I think for working women, particularly creatives, it’s not all a fairy tale - it doesn’t just lay itself out for you. Learn to hustle. It’s also about your eye, for makeup artists, photographers, directors – it’s your eye and style that get you there and the reality is that your eye and your skill level take time to meet. That’s why so many people give up initially, I honestly think it takes and 3-5 years for your hand to match your eye. I remember in the early days thinking, ‘Why can’t I get things to look as they do in my head?’ it’s all a learning curve and it takes perseverance to get there.

Who inspires you?

She’s actually a makeup artist, Lisa Eldridge, she’s the reason why I started. She really smart and well researched, which you don’t always associate with makeup artistry.

What is one thing you would like people to know about makeup artistry, that they might not know already?

There’s so much now that people are doing with skincare and lots of people are messing with their skin using low-quality products. Keeping it non-harmful and natural has its benefits – trust me, I see it up close, every day.

What is your favourite look to create at the moment?

The look we created using the Bold Lash Vegan Mascara, this is kind of my signature thing, a beautiful and warm, rusty brown for a soft brown eye. It’s really wearable for day or night and you can intensify or strip it back based on that. Oh and beautiful skin, it’s all about natural looking and glowing skin.

What is your favourite INIKA Organic Product?

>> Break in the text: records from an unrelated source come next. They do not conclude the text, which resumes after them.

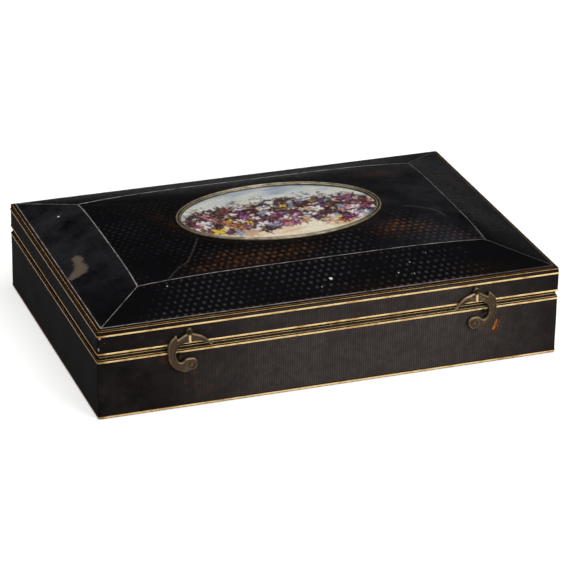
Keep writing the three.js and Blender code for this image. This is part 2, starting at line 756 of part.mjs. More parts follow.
const rivetHeadFoot = hookFront + FACE_GAP;
const rivetProfile = [
  [0, -NAIL_DEPTH],
  [RIVET_RADIUS, RIVET_RADIUS - NAIL_DEPTH],
  [RIVET_RADIUS, rivetHeadFoot],
  ...RIVET_HEAD_DOME.map(([out, up]) => [
    out * RIVET_HEAD_RADIUS, rivetHeadFoot + up * RIVET_HEAD_HEIGHT]),
];
const washerProfile = [
  [RIVET_RADIUS + HOLE_GAP, washerBack],
  [WASHER_RADIUS, washerBack],
  [WASHER_RADIUS, washerBack + WASHER / 2],
  [WASHER_RADIUS - WASHER / 2, washerBack + WASHER],
  [RIVET_RADIUS + HOLE_GAP, washerBack + WASHER],
  [RIVET_RADIUS + HOLE_GAP, washerBack],
];
const studEnd = hookFront - FACE_GAP;
const studProfile = [
  [0, -NAIL_DEPTH],
  [STUD_RADIUS, STUD_RADIUS - NAIL_DEPTH],
  [STUD_RADIUS, FACE_GAP],
  [STUD_FLANGE_RADIUS, FACE_GAP],
  [STUD_FLANGE_RADIUS, FACE_GAP + STUD_FLANGE / 2],
  [STUD_RADIUS, FACE_GAP + STUD_FLANGE],
  [STUD_RADIUS, studEnd - STUD_RADIUS / 2],
  [STUD_RADIUS / 2, studEnd],
  [0, studEnd],
];
for (const [name, hand] of Object.entries(hands)) {
  add(`hook_${name}`, hook(hand), bronze);
  add(`hook_rivet_${name}`, turnedAtFront(rivetProfile, hand * PIVOT_X, PIVOT_Z), bronze);
  add(`hook_washer_${name}`, turnedAtFront(washerProfile, hand * PIVOT_X, PIVOT_Z), bronze);
  add(`keeper_stud_${name}`, turnedAtFront(studProfile, hand * studX, studZ), bronze);
}

export default casket;
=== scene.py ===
"""Looks of a leather-covered casket with an oval enamel plaque and two cast hooks.

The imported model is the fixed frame. The leathers, tooled lines, plaque, hooks and silk are
modelled round it, with sizes measured on the frame, and every surface gets its finish.
"""

import logging
import math
from dataclasses import dataclass
from enum import Enum
from typing import Optional, Sequence

import bmesh
import bpy
import numpy as np
from mathutils import Matrix, Vector


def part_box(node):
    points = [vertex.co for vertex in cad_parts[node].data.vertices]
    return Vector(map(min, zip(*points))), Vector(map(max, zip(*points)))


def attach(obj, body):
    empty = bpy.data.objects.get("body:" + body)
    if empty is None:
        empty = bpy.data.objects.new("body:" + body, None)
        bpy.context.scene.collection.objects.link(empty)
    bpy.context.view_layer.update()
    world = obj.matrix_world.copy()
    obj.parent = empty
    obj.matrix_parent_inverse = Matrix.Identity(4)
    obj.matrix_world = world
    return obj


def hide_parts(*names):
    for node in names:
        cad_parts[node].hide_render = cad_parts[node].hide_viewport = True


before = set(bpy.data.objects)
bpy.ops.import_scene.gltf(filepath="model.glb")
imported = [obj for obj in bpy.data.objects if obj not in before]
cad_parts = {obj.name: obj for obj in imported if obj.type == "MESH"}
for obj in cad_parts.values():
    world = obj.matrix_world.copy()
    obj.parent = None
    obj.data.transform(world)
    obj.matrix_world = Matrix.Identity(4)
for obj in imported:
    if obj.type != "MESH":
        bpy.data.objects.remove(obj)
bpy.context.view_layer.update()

LOG = logging.getLogger("casket")
MM = 0.001
TURN = 2 * math.pi
WAVE_BAND = math.pi / 10  # length of one wave of a Wave Texture whose scale is 1
SHARP = 50.0  # angle in degrees past which an edge isn't smoothed
SURFACE_MAP = "surface"  # UV map in metres along the surface of a piece
GRAIN = "grain"  # how much the pressed grain stands up, from 0 to 1
RUB = "rub"  # how far the black is rubbed off, from 0 to 1
LIGHT_AND_TONE = "tone"  # painted light and shade of the wall leather, painted sheen on the lid's panels, painted highlights and shade on the hooks, and the bezel's tarnish, mostly from 0 to 1
DUST = "dust"  # brown scuffs above 0, and white specks below
POLISH = "polish"  # how far handling has polished the leather, from 0 to 1
PAINT = "paint"  # colours of the painted enamel

Array = np.ndarray
Points = np.ndarray  # x, y, z in millimetres along the last axis
Patches = Sequence[tuple[float, float, float, float, float]]
Socket, Material = bpy.types.NodeSocket, bpy.types.Material
Mesh, Piece = bpy.types.Mesh, bpy.types.Object


class Side(Enum):
    """A side of the casket."""

    FRONT = "front"
    RIGHT = "right"
    BACK = "back"
    LEFT = "left"


class Hand(Enum):
    """The left or right one of a pair, with its direction along X."""

    LEFT = -1
    RIGHT = 1

    @property
    def word(self) -> str:
        """The hand as it stands in the names of nodes."""
        return self.name.lower()


# Measuring the frame


def mesh_points(mesh: Mesh) -> Points:
    """Corners of a mesh.

    Args:
        mesh: The mesh.

    Returns:
        One row for each corner.
    """
    flat = np.zeros(len(mesh.vertices) * 3)
    mesh.vertices.foreach_get("co", flat)
    return flat.reshape(-1, 3) / MM


def node_points(node: str) -> Points:
    """Corners of a CAD node."""
    return mesh_points(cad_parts[node].data)


def level(points: Points, axis: int, value: float) -> Points:
    """Picks the points that lie at one value of an axis, 0 to 2 for X to Z."""
    return points[np.abs(points[:, axis] - value) < 0.01]


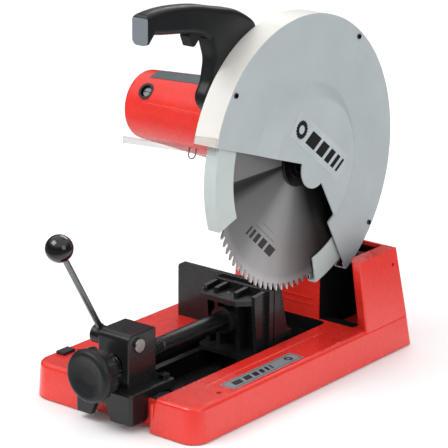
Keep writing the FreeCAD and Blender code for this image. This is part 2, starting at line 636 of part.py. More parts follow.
def ball_knob():
    a = V(LEVER_X, *CAM_AXIS)
    b = V(LEVER_X, *BALL_CENTRE)
    direction = (b - a).normalize()
    ball = Part.makeSphere(BALL_R, b)
    flat = b - direction * (BALL_R - 1.2)
    ball = ball.cut(Part.makeCylinder(BALL_R, BALL_R, flat, direction * -1))
    return ball.cut(Part.makeCylinder(4.0, BALL_R + 1.0, b - direction * (BALL_R + 1.0), direction))


# ---------------------------------------------------------------- head: housing, guards, arm
def tangent_hull(circle_a, circle_b, x0, x1):
    """Solid between and around two circles ((y, z), r), extruded along X."""
    (ay, az), ra = circle_a
    (by, bz), rb = circle_b
    distance = math.hypot(by - ay, bz - az)
    heading = math.atan2(bz - az, by - ay)
    spread = math.acos((ra - rb) / distance)
    points = []
    for side in (1, -1):
        t = heading + side * spread
        pair = [(ay + ra * math.cos(t), az + ra * math.sin(t)), (by + rb * math.cos(t), bz + rb * math.sin(t))]
        points += pair if side == 1 else pair[::-1]
    body = prism_x(points, x0, x1)
    return body.fuse([cyl_x(x0, x1, (ay, az), ra), cyl_x(x0, x1, (by, bz), rb)]).removeSplitter()


def screw_angles():
    return (140.9, 52.5, -37.4)


def guard_disc(x0, x1, inset):
    """Outline of the guard: a large arc over the top and back that runs into a tighter arc at the front."""
    radius = GUARD_R - inset
    back = sector_x(x0, x1, GUARD_CENTRE, radius, -70.0, FRONT_ARC_FROM)
    front_centre = polar(GUARD_CENTRE, GUARD_R - GUARD_FRONT_R, FRONT_ARC_FROM)
    front = cyl_x(x0, x1, front_centre, GUARD_FRONT_R - inset)
    front = front.common(wedge_x(x0, x1, GUARD_CENTRE, 2 * GUARD_R, FRONT_ARC_FROM, 175.0))
    return back.fuse(front).removeSplitter()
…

I’ve fallen in love with the Certified Organic Cream Illuminsor, I use it all over the face to give clients that natural looking glow – cheeks, lips, nose, forehead, the lot. I also find myself reaching for the Baked Mineral Bronzer, it allows me to add dimension to a model’s face, without it looking flat and muddy, in person and on camera, that’s so important in a bronzer.

What makes natural/cruelty-free products so important?

So many brands test on animals, so the fact that brands like INIKA Organic will never and have never tested on animals and also are encouraging people to steer away from that - is a big thing for me.